GFS2 clustering is driven by the dlm, which depends on
dlm_controld to provide clustering from userspace. dlm_controld clustering
is built on corosync cluster/group membership and messaging. GFS2 also
requires clustered lvm which is provided by lvmlockd or, previously, clvmd.
Refer to the documentation for each of these components and ensure that they
are configured before setting up a GFS2 filesystem. Also refer to your
distribution's documentation for any specific support requirements.
Ensure that gfs2-utils is installed on all nodes which mount the
filesystem as it provides scripts required for correct withdraw event
response.
1. Create the gfs2 filesystem
mkfs.gfs2 -p lock_dlm -t cluster_name:fs_name -j num
/path/to/storage
The cluster_name must match the name configured in corosync (and
thus dlm). The fs_name must be a unique name for the filesystem in the
cluster. The -j option is the number of journals to create; there must be
one for each node that will mount the filesystem.
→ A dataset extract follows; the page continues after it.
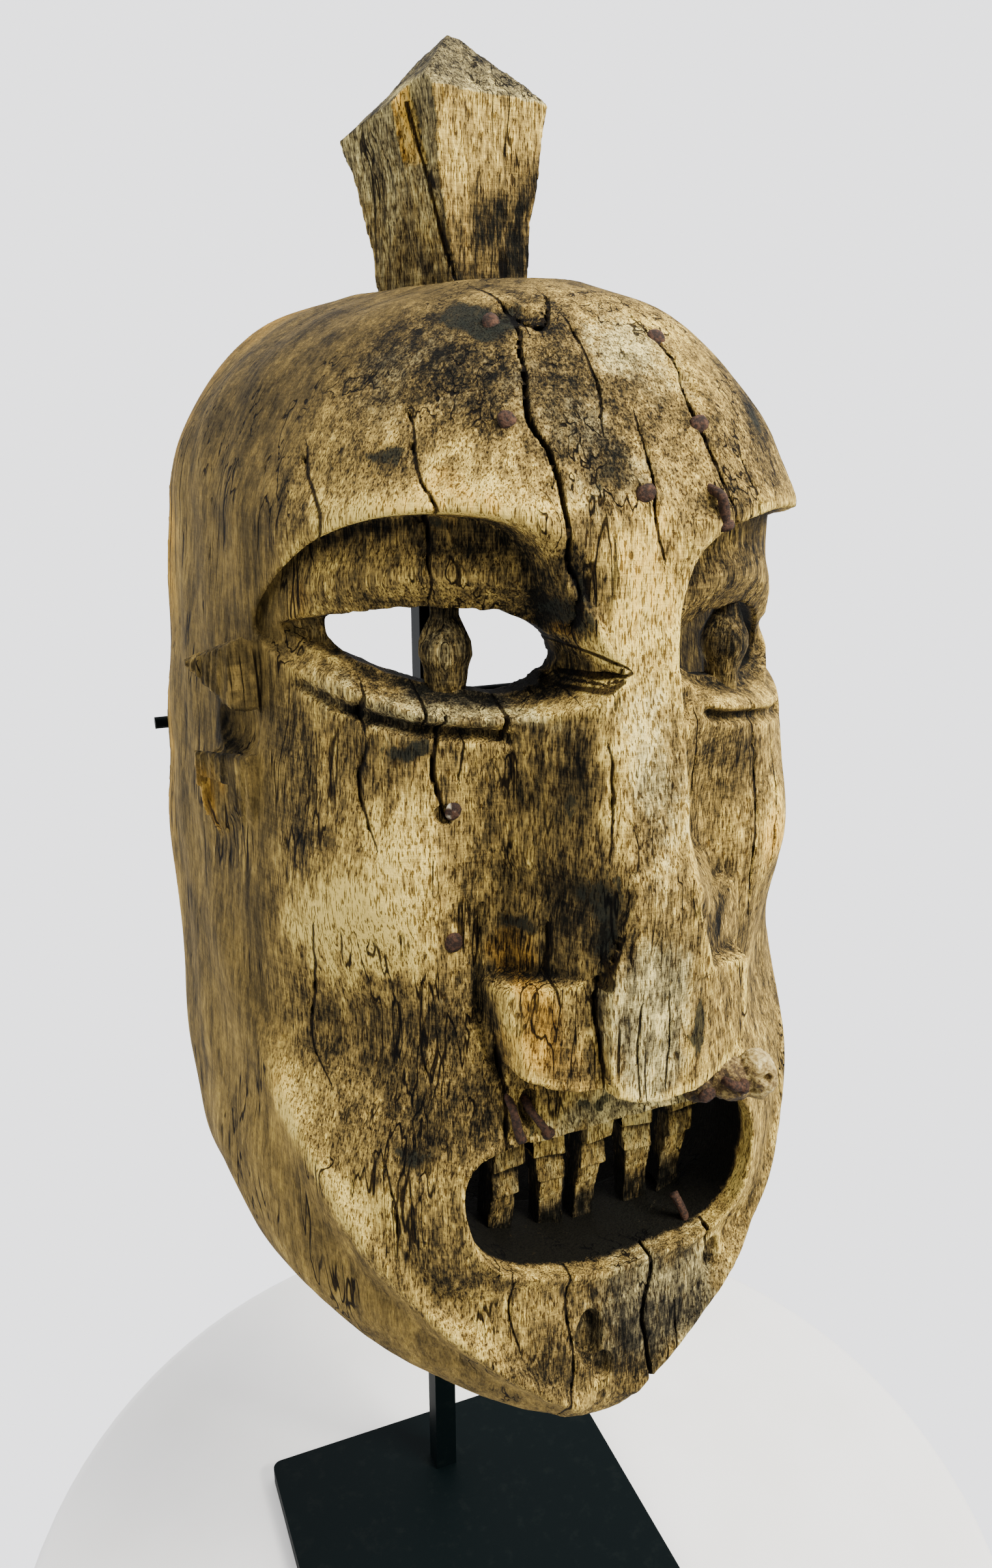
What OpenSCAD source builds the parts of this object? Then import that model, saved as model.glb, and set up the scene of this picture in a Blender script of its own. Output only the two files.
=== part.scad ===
// Carved wooden face mask, hung on a square-bar display stand.
// Origin: centre of the base plate's underside. +Z up, the mask looks along -Y.

/* [Mask] */
// Height of the carved face from chin to crown
mask_h = 333; // [320:1:360]
// Width of the carved face at its widest
mask_w = 199; // [185:1:210]
// Depth from the back edge at the temples to the lips
mask_d = 150; // [140:1:156]
// Height of the chin above the surface that the stand rests on
chin_z = 178; // [150:1:200]
// Wall of the carved face at its sides
side_wall = 12; // [9:0.5:16]
// Wall of the carved face behind the forehead and eyes
front_wall = 17; // [14:0.5:22]
// Squareness of the face in plan: 2 is an ellipse
squareness = 2.4; // [2:0.1:3]

/* [Features] */
// Distance between the pupils
pupil_gap = 78; // [72:1:84]
// Length of one eye slot
eye_l = 49; // [42:1:52]
// Height of one eye slot
eye_h = 20; // [16:1:24]
// Width of the mouth opening
mouth_w = 90; // [80:1:96]
// Height of the mouth opening
mouth_h = 49; // [42:1:52]
// Width of the nose across its wings
nose_w = 64; // [54:1:70]
// Number of teeth in the mouth
teeth = 5; // [3:1:5]
// Height of the crest above the crown
crest_h = 68; // [50:1:75]

/* [Stand] */
// Side of the square base plate
plate_side = 150; // [140:1:180]
// Thickness of the base plate
plate_t = 8; // [6:0.5:12]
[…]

2. Mount the gfs2 filesystem
If you are using a clustered resource manager, see its
documentation for enabling a gfs2 filesystem resource. Otherwise, run:
mount /path/to/storage /mountpoint
Run "dlm_tool ls" to verify the nodes that have each fs
mounted.
3. Shut down
If you are using a clustered resource manager, see its
documentation for disabling a gfs2 filesystem resource. Otherwise, run:
umount -a -t gfs2